What you need to do: Search the material for the word "shown" and copy each line that holds it.

Source material:

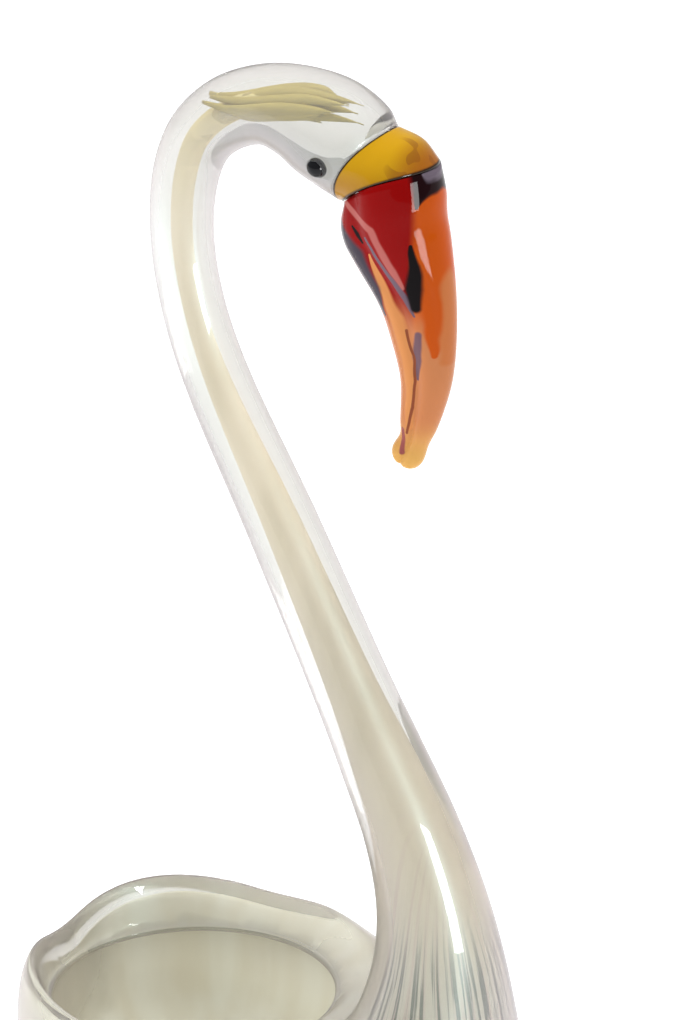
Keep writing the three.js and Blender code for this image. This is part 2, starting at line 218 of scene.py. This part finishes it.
FACE_OUT = Vector((math.cos(FACE_PITCH), 0, -math.sin(FACE_PITCH)))
BILL_DOWN = Vector((math.cos(BILL_ROOT_PITCH), 0, -math.sin(BILL_ROOT_PITCH)))


def neck_sections():
    sections = round_sections(NECK, -FACE_OUT, 1, 1)
    sections[0].bow = FACE_OUT * -FACE_BOW * SHARE
    return sections


def chest_sections():
    sections = []
    for back, front, wide, crown in CHEST:
        belly = mix(2, BELLY_POWER, (crown - 2) / (CROWN_POWER - 2))
        half = wide * BOWL["half"] * SHARE
        sections.append(Section(flat(*back), flat(*front), half, crown, belly, steps=8))
    return sections


def remains(reach, power):
    return max(0, 1 - reach**power) ** (1 / power) if reach < 0.99999 else 0


def bowl_sections(inset, floor):
    middle = BOWL["middle"] * SHARE
    length = (BOWL["start"] - BOWL["tail"]) * SHARE - inset
    above = (BOWL["top"] - BOWL["middle"]) * SHARE - inset
    below = middle - floor
    wide = BOWL["half"] * SHARE - inset
    sections = []
    for turn in TAIL_TURNS:
        reach = math.sin(math.radians(turn))
        x = BOWL["start"] * SHARE - length * reach
        back = Vector((x, 0, middle + above * remains(reach, TAIL_POWER)))
        front = Vector((x, 0, middle - below * remains(reach, BELLY_POWER)))
        half = wide * remains(reach, PLAN_POWER)
        sections.append(Section(back, front, half, CROWN_POWER, BELLY_POWER, steps=7))
    return sections


# The hollow inside a section, kept in from the outside by the wall less what the lining stands in
def hollow_of(one, thinnest, on_neck, cover):
    growth = max(0, one.half - thinnest) if on_neck else 0
    half = min(one.half - WALL, NECK_BORE / 2 + BORE_FLARE * growth) + cover
    inset = one.half - half
    down = (one.front - one.back).normalized()
    underside = max(0, -down.z) ** 4 if on_neck else 0
    floor_depth = FLOOR - cover - BOWL["bottom"] * SHARE
    front_inset = mix(inset, floor_depth, underside)
    back = one.back + down * inset
    front = one.front - down * front_inset
    return Section(back, front, half, one.crown, one.belly, one.steps)


def outer_sections():
    return neck_sections() + chest_sections() + bowl_sections(0, BOWL["bottom"] * SHARE)


def inner_sections(cover=0.0):
    neck = neck_sections()
    thinnest = neck[SLENDER].half
    fine = [hollow_of(one, thinnest, False, cover) for one in neck[TIP_SECTION + 1:SLENDER]]
    flaring = [hollow_of(one, thinnest, True, cover) for one in neck[SLENDER:] + chest_sections()]
    tip = (neck[TIP_SECTION].back + neck[TIP_SECTION].front) / 2
    return [Section(tip, tip.copy(), 0)] + fine + flaring + bowl_sections(WALL - cover, FLOOR - cover)


def between(sections, finer=1):
    backs = [Vector((one.back.x, one.half, one.back.z)) for one in sections]
    fronts = [Vector((one.front.x, one.half, one.front.z)) for one in sections]
    fine = [sections[0]]
    for low, here in enumerate(sections[:-1]):
        there = sections[low + 1]
        steps = here.steps * finer
        for step in range(1, steps + 1):
            share = step / steps
            back = along_points(backs, low + share)
            front = along_points(fronts, low + share)
            half = (back.y + front.y) / 2
            crown = mix(here.crown, there.crown, share)
            belly = mix(here.belly, there.belly, share)
            bow = here.bow.lerp(there.bow, share)
            back.y = front.y = 0
            fine.append(Section(back, front, half, crown, belly, bow=bow))
    return fine


def rounded(value, power):
    return math.copysign(abs(value) ** (2 / power), value)


def no_shrink(turn, one):
    return 0


def ring_of(one, sides, shrink=no_shrink):
    middle = (one.back + one.front) / 2
    reach = one.front - middle
    points = []
    for side in range(sides):
        turn = 2 * math.pi * side / sides
        scale = 1 - shrink(turn, one)
        power = one.crown if math.cos(turn) < 0 else one.belly
        point = middle + reach * rounded(math.cos(turn), power) * scale
        point.y = one.half * rounded(math.sin(turn), power) * scale
        points.append(point + one.bow * math.sin(turn) ** 2)
    return points


# A tube through rings of the same count: a grid is bent round, and its seam and poles are merged
def skin(rings):
    sides = len(rings[0])
    rows = len(rings) - 1
    mesh = bmesh.new()
    bmesh.ops.create_grid(mesh, x_segments=sides, y_segments=rows, size=0.5)
    for vertex in mesh.verts:
        side = round((vertex.co.x + 0.5) * sides) % sides
        row = round((vertex.co.y + 0.5) * rows)
        vertex.co = rings[row][side]
    bmesh.ops.remove_doubles(mesh, verts=mesh.verts, dist=MERGE)
    ends = [edge for edge in mesh.edges if edge.is_boundary]
    bmesh.ops.holes_fill(mesh, edges=ends, sides=0)
    bmesh.ops.recalc_face_normals(mesh, faces=mesh.faces)
    return mesh


def piece(name, mesh, material, replaces=None):
    data = bpy.data.meshes.new(name)
    mesh.to_mesh(data)
    mesh.free()
    shown = bpy.data.objects.new(name, data)
    bpy.context.scene.collection.objects.link(shown)
    data.materials.append(material)
    for face in data.polygons:
        face.use_smooth = True
    if replaces:
        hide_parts(replaces)
    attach(shown, "root")
    return shown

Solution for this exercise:
    shown = bpy.data.objects.new(name, data)
    bpy.context.scene.collection.objects.link(shown)
    attach(shown, "root")
    return shown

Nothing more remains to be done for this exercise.